首脳会談は、日米同盟に関し「死活的に重要」とその意義を再確認した。一方で「小泉、ブッシュ」の蜜月の日米関係が去ったとの印象は否めず、福田首相にとってはほろ苦い“外交デビュー”となった。
日米基軸アピール、隠せぬ不協和音=「福田外交」の試金石に-初の首脳会談(時事通信、11月17日)

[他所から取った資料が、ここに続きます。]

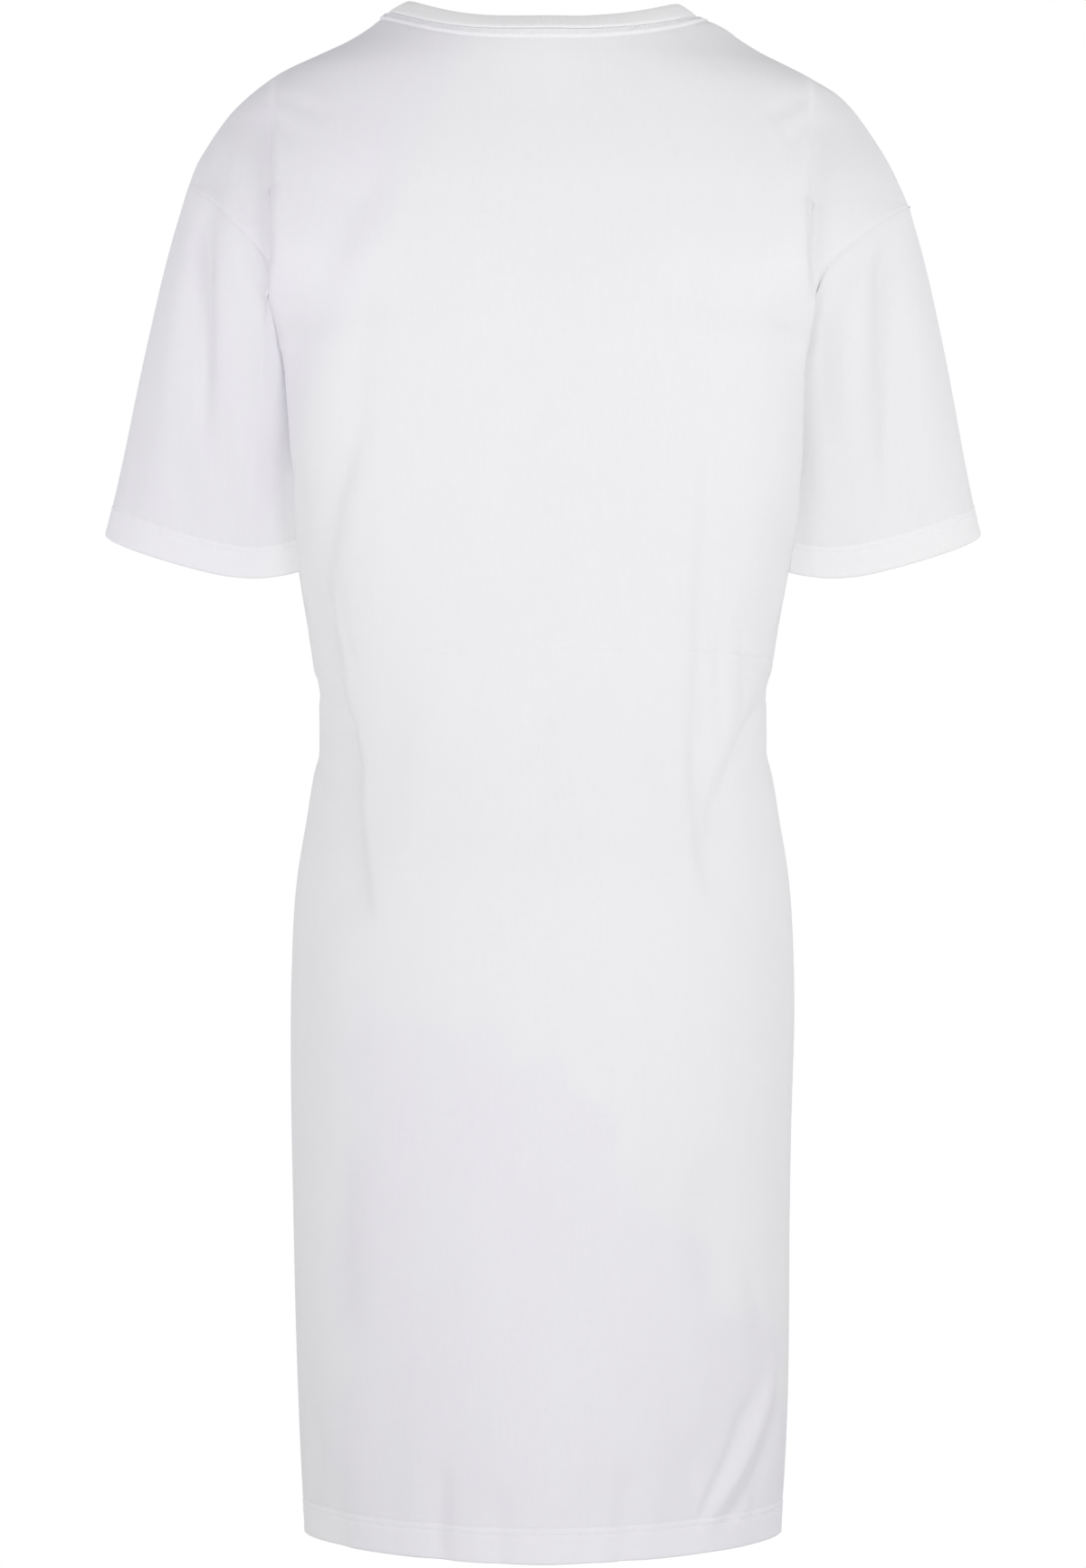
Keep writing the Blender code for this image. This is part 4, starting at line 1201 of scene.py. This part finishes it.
def jersey(name, high, low):
    """Plain knit: upright wales, each a row of small v loops, faint streaks and slubs in the yarn, and a
    painted lavender cast of the light in patches.
    """
    finish = Finish(name, ROUGHNESS)
    spot, across, down = finish.cloth_map()
    wale = (across * (2 * math.pi / WALE_PITCH)).sine()
    loop = knit_loops(across, down, WALE_PITCH, SLANT)
    streak, slub, cloud = (finish.streaks(spot, *kind) for kind in (STREAKS, SLUBS, CLOUDS))
    finish.bump(mixed((wale, loop, streak, slub), JERSEY_BUMPS), *JERSEY_BUMP)
    colour = finish.blend(mixed((streak, slub, cloud), JERSEY_SHADES), low, high)
    doubled = finish.node("ShaderNodeAttribute", {"attribute_name": "doubled"}, None, "Fac")
    colour = finish.blend(doubled * DOUBLED_PALER, colour, DOUBLED_WHITE)
    # painted light: a lavender cast of the light, multiplied into the colour over patches and clouds
    painted_cast = painted_lavender_cast(finish) * (cloud + CLOUDED)
    return finish.coloured(finish.blend(painted_cast, colour, PAINTED_LAVENDER_CAST, "MULTIPLY"))


def painted_lavender_cast(finish):
    """How far the cloth shows the painted lavender cast of the light, as a sum of patches whose borders
    waver.
    """
    place = finish.place("Object")
    x, _, z = finish.parts(place)
    waver = finish.noise(place, *WAVER) - 0.5
    x = x + waver * WAVER_X
    z = z + waver * WAVER_Z
    total = 0.0
    for patch, borders in PAINTED_CAST_PATCHES:
        for share_of_x, share_of_z, start, whole in borders:
            patch = finish.fade(x * share_of_x + z * share_of_z, start, whole) * patch
        total = patch + total
    return total


def rib(name, high, low):
    """Rib knit: its ridges are in the mesh, so this adds the loops and a faint unevenness."""
    finish = Finish(name, ROUGHNESS)
    spot, across, down = finish.cloth_map()
    streak = finish.streaks(spot, *RIB_STREAKS)
    loop = knit_loops(across, down, RIB_PITCH / 2, RIB_SLANT)
    finish.bump(mixed((loop, streak), RIB_BUMPS), *RIB_BUMP)
    return finish.coloured(finish.blend(streak, low, high))


def thread(name):
    """Sewing thread: smoother than the cloth, with a faint twist."""
    finish = Finish(name, THREAD_ROUGHNESS)
    finish.bump(finish.noise(finish.place("Object"), *TWIST), *THREAD_BUMP)
    return finish.coloured(THREAD_WHITE)


def cloth_uv(points):
    """Distance across from the middle column and distance up each column, in metres."""
    across = along(points, 1)
    middle = points.shape[1] // 2
    return np.stack([across - across[:, middle:middle + 1], along(points, 0)], axis=-1)


def sewn_body(points, rows, normal):
    """The folded back or front with its seams, hem and neck strip pressed in, and how far up it is."""
    up = along(points, 0)
    around = along(points, 1)
    from_waist = np.abs(up - up[rows["waist"]][None])
    from_end = np.minimum(around, around[:, -1:] - around)
    lift = seam_groove(from_end) + seam_groove(from_waist)
    lift = lift + hem_relief(up, SKIRT_HEM, around) + neck_relief(up[-1][None] - up, around)
    return points + normal * lift[..., None], up


def armhole_edge(rows, hand):
    """The rows and the column of a panel's edge, from the shoulder end down to the underarm."""
    return np.arange(rows["shoulder"], rows["underarm"] - 1, -1), -1 if hand == RIGHT else 0


def armhole_loop(grids, rows, hand):
    """Values round an armhole: behind from the shoulder end to the underarm, then up in front."""
    edge = armhole_edge(rows, hand)
    return np.concatenate([grids[BACK][edge], grids[FRONT][edge][-2:0:-1]]) * np.array([hand, 1, 1])


def turn_edges(hand, normals, sleeve_normal, rows):
    """Turns the body's and the sleeve's edges at the armhole seam to one shared direction."""
    sleeve_normal[0] = unit(armhole_loop(normals, rows, hand) + sleeve_normal[0])
    shared = sleeve_normal[0] * np.array([hand, 1, 1])
    edge = armhole_edge(rows, hand)
    count = len(edge[0])
    normals[BACK][edge] = shared[:count]
    normals[FRONT][edge] = np.append(shared[count - 1:], shared[:1], axis=0)[::-1]


def sleeve(name, hand, points, normal, material):
    """A sleeve as a shell with its seams and hem, and the runs of its hem stitches."""
    distance = along(points, 0)
    around = along(points, 1)
    from_hem = distance[-1][None] - distance
    seam_column = points.shape[1] // 2
    from_under_seam = np.abs(around - around[:, seam_column:seam_column + 1])
    girth = around[:, -1:] + np.linalg.norm(points[:, :1] - points[:, -1:], axis=-1)
    past_seam = np.arange(points.shape[1])[None] > seam_column
    lift = seam_groove(distance) + hem_relief(from_hem, SLEEVE_HEM, around)
    lift = lift - UNDER_SEAM_DEPTH * bell(from_under_seam, UNDER_SEAM_WIDTH)
    ply, inset, doubled = hem_cloth(from_hem, SLEEVE_HEM)
    outer = points + normal * (lift - inset)[..., None]
    inner = points + normal * (np.minimum(lift, 0) - ply + inset)[..., None]
    uv = np.stack([around - girth * past_seam, -distance], axis=-1)
    for grid in (outer, inner, normal):
        grid[..., 0] *= hand
    runs = [(outer[-1 - row], normal[-1 - row]) for row in stitched_rows(SLEEVE_HEM)]
    return wall(name, (outer, inner, uv, doubled), True, hand == LEFT, material), runs


def ring(grids, row):
    """A row round the whole dress, behind from left to right and then back in front."""
    return np.concatenate([grids[BACK][row], grids[FRONT][row, -2:0:-1]])


def declare(piece, node, goes_with):
    """Says what a piece of cloth rides on and replaces, and what goes with it."""
    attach(piece, "root")
    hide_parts(node)
    for other in goes_with:
        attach(other, "root")


def build_dress():
    """Models every piece of cloth and its stitching, and says what each one rides on and replaces."""
    cloth = jersey("white_jersey_knit", WHITE, WHITE_LOW)
    # painted shade: the sleeves' cloth is a darker copy of the jersey
    sleeve_painted_shade_cloth = jersey("white_jersey_sleeve_painted_shade", SLEEVE_PAINTED_SHADE_WHITE, SLEEVE_PAINTED_SHADE_WHITE_LOW)
    # painted light: the rib is painted lighter than the jersey
    band_painted_light_cloth = rib("white_rib_knit_painted_light", RIB_PAINTED_LIGHT_WHITE, RIB_PAINTED_LIGHT_WHITE_LOW)
    yarn = thread("white_sewing_thread")
    body, normals = {}, {}
    for side in (BACK, FRONT):
        points, rows = body_points(side)
        body[side] = folded_body(side, points)
        normals[side] = body_normals(side, body[side])
    made, sleeve_runs, sewn = {}, {}, {}
    for name, hand in (("left", LEFT), ("right", RIGHT)):
        grid = sleeve_points(hand, armhole_loop(body, rows, hand), body, rows)
        normal = grid_normals(grid, True)
        turn_edges(hand, normals, normal, rows)
        piece, sleeve_runs[name] = sleeve(f"sleeve_{name}_jersey", hand, grid, normal, sleeve_painted_shade_cloth)
        made["sleeve_" + name] = piece
    for name, side in (("back", BACK), ("front", FRONT)):
        sewn[side], from_hem = sewn_body(body[side], rows, normals[side])
        ply, inset, doubled = hem_cloth(from_hem, SKIRT_HEM)
        outer = sewn[side] - normals[side] * inset[..., None]
        inner = outer - normals[side] * (ply - 2 * inset)[..., None]
        grids = (outer, inner, cloth_uv(sewn[side]), doubled)
        for part, shown in (("skirt", slice(rows["waist"] + 1)), ("bodice", slice(rows["waist"], None))):
            node = name + "_" + part
            shell = [grid[shown] for grid in grids]
            made[node] = wall(node + "_jersey", shell, False, side == FRONT, cloth)
    made["neckband"] = neckband(ring(body, -1), band_painted_light_cloth)

    neck_rows = [-1 - row_at(NECK_STEPS, distance) for distance in NECK_STITCHES]
    hem_thread, neck_thread = (
        stitches(name, [(ring(sewn, row), ring(normals, row)) for row in stitched], yarn)
        for name, stitched in (("hem_stitching", stitched_rows(SKIRT_HEM)), ("neck_stitching", neck_rows))
    )
    cuff_left, cuff_right = (
        stitches("cuff_stitching_" + name, sleeve_runs[name], yarn) for name in ("left", "right")
    )
    sheets = {
        "back_bodice": ("white_jersey", (0.54, 0.42), 0.172, [neck_thread]),
        "front_bodice": ("white_jersey", (0.54, 0.42), 0.168, []),
        "back_skirt": ("white_jersey", (0.43, 0.547), 0.222, [hem_thread]),
        "front_skirt": ("white_jersey", (0.41, 0.542), 0.213, []),
        "sleeve_left": ("white_jersey", (0.45, 0.225), 0.0715, [cuff_left]),
        "sleeve_right": ("white_jersey", (0.43, 0.212), 0.0685, [cuff_right]),
        "neckband": ("white_rib", (0.60, 0.0165), None, []),
    }
    for node, (slot, flat, area, goes_with) in sheets.items():
        declare(made[node], node, goes_with)


def area_light(name, place, target, size, power, colour):
    """A soft rectangular light that faces a point."""
    lamp = bpy.data.lights.new(name, "AREA")
    lamp.shape = "RECTANGLE"
    lamp.size, lamp.size_y = size
    lamp.energy = power
    lamp.color = colour
    light = add_object(name, lamp)
    towards = unit(np.array(target, float) - np.array(place, float))
    light.location = place
    light.rotation_euler = (math.acos(-towards[2]), 0.0, math.atan2(-towards[0], towards[1]))


def set_the_room():
    """A pale floor, soft lights, and a white surround that lights the cloth less than it shows."""
    turn = np.arange(FLOOR_CORNERS) * 2 * math.pi / FLOOR_CORNERS
    rim = [(FLOOR_RADIUS * math.cos(a), FLOOR_RADIUS * math.sin(a), FLOOR_LEVEL) for a in turn]
    pale = Finish("pale_floor", ROUGHNESS, FLOOR_SHINE).coloured(FLOOR_GREY)
    link("floor", np.array(rim), [list(range(FLOOR_CORNERS))], pale)

    world = bpy.data.worlds.new("studio")
    bpy.context.scene.world = world
    world.use_nodes = True
    studio = Nodes(world.node_tree)
    height = studio.parts(studio.place("Generated"))[2]
    strength = studio.fade(height, 0.0, SURROUND_BLEND, SURROUND_LOW, SURROUND_HIGH)
    lit = studio.node("ShaderNodeBackground", None, {"Color": SURROUND, "Strength": strength})
    seen = studio.node("ShaderNodeBackground", None, {"Color": (1, 1, 1, 1), "Strength": 1.0})
    by_eye = studio.node("ShaderNodeLightPath", None, None, "Is Camera Ray")
    both = studio.node("ShaderNodeMixShader", None, {0: by_eye, 1: lit, 2: seen})
    studio.feed(studio.tree.nodes["World Output"].inputs[0], both)
    for name, light in LIGHTS.items():
        area_light(name, *light)
    bpy.context.scene.view_settings.view_transform = "Standard"


def set_the_camera():
    """Level with the middle of the skirt's top, square to the back."""
    lens = bpy.data.cameras.new("camera")
    lens.sensor_width = SENSOR_WIDTH
    lens.lens = lens.sensor_width / 2 / (FRAME_HEIGHT / 2 * PIXEL / EYE_DISTANCE)
    camera = add_object("camera", lens)
    camera.location = (0.0, -EYE_DISTANCE, EYE_HEIGHT)
    camera.rotation_euler = (math.radians(90), 0.0, 0.0)
    bpy.context.scene.camera = camera


set_the_camera()
build_dress()
set_the_room()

「テロとの戦い」からの海上自衛隊の撤収、北朝鮮のテロ支援国家指定解除問題をめぐる擦れ違い…。日米間にぎくしゃくした空気も漂う中、福田康夫首相は就任後初のブッシュ米大統領との会談で、日米の強固なきずなを内外にアピールすることを目指した。日米同盟を強化し、アジア外交と共鳴させる。こうした首相の外交哲学を具体化するには日米関係を固め直すことが不可欠なためで、今回の首脳会談は「福田外交」の試金石となった。
◇アジア外交との「共鳴」図る
首相は15日付のメールマガジンで「日本が米国との良い関係を持つことが、アジア外交を進めるに当たっても重要だ。今回の旅を日米の信頼関係をさらに強化する旅にしたい」と意欲を表明した。

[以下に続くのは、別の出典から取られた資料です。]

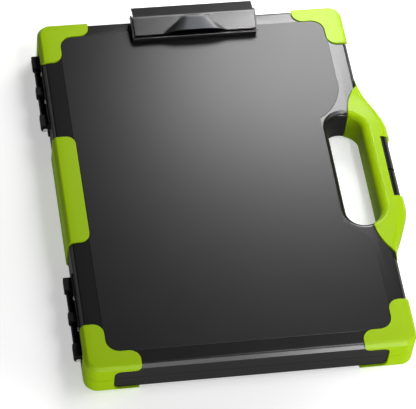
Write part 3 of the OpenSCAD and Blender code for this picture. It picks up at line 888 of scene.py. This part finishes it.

首相の対米方針は、「追従」批判を恐れず米国と協調した小泉純一郎元首相とも、対等な同盟関係を志向し、集団的自衛権の行使容認を模索した安倍晋三前首相とも異なる。大統領との会談で日米同盟を確認した上で、19日からのシンガポール訪問で中韓や東南アジアのリーダーと意見を交わし、より厚みのある外交を展開することを狙っている。
そのためにも首相は、大統領との個人的な信頼関係の構築を目指した。インド洋での海自の給油活動再開に向けて新テロ対策特別措置法案の成立に全力を挙げていることを説明し、大統領の理解を要請。外務省幹部は「首相は小沢一郎民主党代表への大連立打診という奇手まで繰り出し、新テロ法案を衆院通過させた。そのしたたかさは米側も評価しているはず」と語っていた。
ただ、首相は、小泉内閣の官房長官時代にインド洋へのイージス艦派遣に慎重姿勢を示した経緯があり、米側の一部には首相の外交姿勢への疑念が残っているという。
日米首脳会談要旨(中国新聞、11月17日)
【ワシントン16日共同】福田康夫首相とブッシュ米大統領の共同記者会見と日本側説明に基づく首脳会談での発言要旨は次の通り。
▽日米同盟
大統領 福田首相の就任後初の外国訪問が米国となったことは、同盟関係が平和と安全のために死活的に重要であることを示している。
首相 強固な日米同盟は、アジアに平和と安定の基盤をもたらす。日米同盟をよりどころとしてアジア諸国との関係を一層深化させ、発展するアジアを実現することは、日米共通の利益になる。
▽北朝鮮問題
大統領 北朝鮮はすべての核計画を申告しなければならない。日本政府と日本国民には、米国が拉致問題を置き去りにして北朝鮮と取引するのではないかという心配があると理解しているが、拉致問題は決して忘れない。日本人にとっていかに重要か理解している。被害者と家族を置き去りにはしない。
首相 核、ミサイルと並び、拉致問題の解決が重要だ。北朝鮮に対するテロ支援国家指定の解除の問題を含めた日米連携が重要だ。
双方 6カ国協議を通じて北朝鮮の核兵器、核計画の完全な放棄に向け日米で緊密に連携。6カ国協議合意文書を全体としてバランスよく実施。
▽給油活動
大統領 福田首相の補給再開に向けた努力に感謝する。早期再開を期待する。
首相 海上自衛隊によるインド洋での補給活動の早期再開に向け、新テロ対策特別措置法案の早期成立に全力を尽くす。
▽牛海綿状脳症(BSE)問題
大統領 すべての米国産牛肉、牛肉製品に対して、国際的なガイドラインにのっとり、日本市場が全面的に開放されることを望む。
首相 日本政府として国民の食の安全を大前提に、科学的な知見に基づいて対応していく。
▽国際情勢
大統領 イランの核開発の現状を非常に懸念している。ミャンマーに対してはアウン・サン・スー・チーさんやその他の政治犯の解放を求める。
首相 イランの核開発は容認できない。ミャンマーに民主化や人権状況の改善を強く働き掛けている。
▽気候変動
大統領 先進国も発展途上国も、将来の気候変動やエネルギー安全保障に関する枠組みにぜひ取り込んでいきたい。
首相 来年7月の北海道洞爺湖サミットの重要テーマは気候変動だ。